Friday, July 29, 2011

Cataract Surgery, Macular Pucker & Scarring

Question: I had Cataract Surgery in May and after the required recovery time, I saw my optometrist to get new lenses. After waiting two weeks for the glasses, I was not able to read at all. My optometrist re-examined me and found that the vision in my right eye was worse than when he had examined me two weeks prior. He noticed scaring in that eye and was concerned at the rapid decline in vision and referred me back to my Cataract Surgeon. Based on my description of my vision and a letter sent from my optometrist, my surgeon said it was most likely opacification and he would just do a YAG procedure, but after examining my eye, he decided to do a Zeiss scan. The scan showed scaring. My Cataract Surgeon then referred me to a Retinal Specialist. They have not called me yet to set up an appointment, but I have some questions in the mean time. My questions are: 1) Where exactly would the scaring be that he saw on the scan? The Retina, Macula or where? 2) Does scaring mean the same thing as opacification? 3) What would the procedure be called to remove the scaring? 4) Approximately how long would the recovery time be before I could order new lenses for my glasses. I also have a Macular Pucker on that eye. I am thinking that the Retinal Specialist possibly would correct the pucker at the same time. 5) If both the scaring and pucker were operated on at the same time, what would the recovery time be? 6) What causes the scaring and how common of a side effect is it?

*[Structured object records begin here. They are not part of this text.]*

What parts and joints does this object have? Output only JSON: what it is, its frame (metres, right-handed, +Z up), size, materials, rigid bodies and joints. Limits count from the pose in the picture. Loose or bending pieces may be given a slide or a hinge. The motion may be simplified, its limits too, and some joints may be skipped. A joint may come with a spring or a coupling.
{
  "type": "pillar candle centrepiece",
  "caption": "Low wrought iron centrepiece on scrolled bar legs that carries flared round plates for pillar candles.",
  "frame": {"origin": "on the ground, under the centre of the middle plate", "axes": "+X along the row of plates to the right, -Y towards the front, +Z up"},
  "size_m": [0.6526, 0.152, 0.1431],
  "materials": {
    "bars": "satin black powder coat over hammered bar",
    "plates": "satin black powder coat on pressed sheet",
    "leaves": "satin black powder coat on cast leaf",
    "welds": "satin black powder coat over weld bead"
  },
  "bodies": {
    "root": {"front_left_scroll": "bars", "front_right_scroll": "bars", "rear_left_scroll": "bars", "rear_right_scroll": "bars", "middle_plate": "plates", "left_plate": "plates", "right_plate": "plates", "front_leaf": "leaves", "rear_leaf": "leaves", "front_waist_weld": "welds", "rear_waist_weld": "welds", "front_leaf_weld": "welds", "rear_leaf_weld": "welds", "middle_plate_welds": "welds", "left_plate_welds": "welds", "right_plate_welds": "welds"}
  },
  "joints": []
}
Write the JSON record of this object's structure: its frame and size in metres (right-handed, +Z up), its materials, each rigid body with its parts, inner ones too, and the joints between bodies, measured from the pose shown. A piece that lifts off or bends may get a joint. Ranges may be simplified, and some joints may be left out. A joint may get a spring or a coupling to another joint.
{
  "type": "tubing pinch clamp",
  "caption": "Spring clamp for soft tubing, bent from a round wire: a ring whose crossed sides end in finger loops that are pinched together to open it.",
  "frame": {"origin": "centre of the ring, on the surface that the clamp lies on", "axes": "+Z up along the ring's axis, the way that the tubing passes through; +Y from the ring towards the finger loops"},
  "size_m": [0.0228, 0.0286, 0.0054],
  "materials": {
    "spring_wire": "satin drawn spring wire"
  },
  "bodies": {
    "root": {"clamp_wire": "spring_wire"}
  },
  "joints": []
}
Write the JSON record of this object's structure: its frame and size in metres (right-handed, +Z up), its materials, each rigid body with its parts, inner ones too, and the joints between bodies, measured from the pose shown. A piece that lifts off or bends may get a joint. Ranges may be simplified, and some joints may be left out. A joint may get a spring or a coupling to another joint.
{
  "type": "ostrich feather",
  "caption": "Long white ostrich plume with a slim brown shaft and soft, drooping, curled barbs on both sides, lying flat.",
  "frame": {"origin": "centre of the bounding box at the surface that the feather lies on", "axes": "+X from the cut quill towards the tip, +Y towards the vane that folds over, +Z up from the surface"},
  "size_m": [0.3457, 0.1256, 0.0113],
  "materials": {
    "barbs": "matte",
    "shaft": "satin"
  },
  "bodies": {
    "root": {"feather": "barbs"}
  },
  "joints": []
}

Answer: It is not possible to provide a great deal of information in your situation as there are a number of key pieces of clinical information that are only found in the examination results-but we will try and help you understand some aspects so that you can ask both the Retina Specialist and Cataract Surgeon the most important questions. From your description is sounds as if there are three possible things going on that are impacting your vision after the Cataract Surgery. First, when the Cataract is removed the "capsule" of the crystalline lens-where the cloudy material existed and formed the Cataract-is left intact. Sometimes this "capsule" becomes opacified and requires a YAG Laser Capsulotomy be performed to create an opening for clear vision. The YAG Laser procedure is a quick, painless laser procdure performed with eye drop anesthesia and improves vision almost immediately. Second, if you have been told that you have a Macular Pucker, this is a condition that is usually unrelated to your Cataract operation but can significantly impact the quality of your "straight ahead" vision-especially for reading. A Macular Pucker does not typically cause scarring. If you are now being diagnosed with "scarring" it is not obvious from your description exactly where that is located. If you also now have scarring of the Macula as if from Macular Degeneration this needs to be reviewed and investigated by the Retina Specialist. If the term "scarring" has been used to describe the opacification of the lens capsule then this will be remediated by the YAG Laser procedure-it is not easy to tell from your description. Your best next step os to schedule that appointment with the Retina Specialist so that the exact conditon of the Retina and Macula can be determined and then if warranted a YAG Laser Capsulotomy can be done.

Important Note: The information presented on the About Cataract Surgery Blog or provided in response to a request for information in the Ask Cataract Surgeons section on is not intended to diagnose or treat eye problems, eye conditions or eye diseases including appropriateness of treatment, risks, complications or side effects as related to Cataracts, Cataract Surgery of Lens Implants. In particular a response to an inquiry made on the Ask Cataract Surgeons section of is not meant to take the place of the professional medical care provided by your eye doctor, ophthalmologist and Cataract Surgeon. Contacting us via e-mail or any other means is not a substitute for medical care.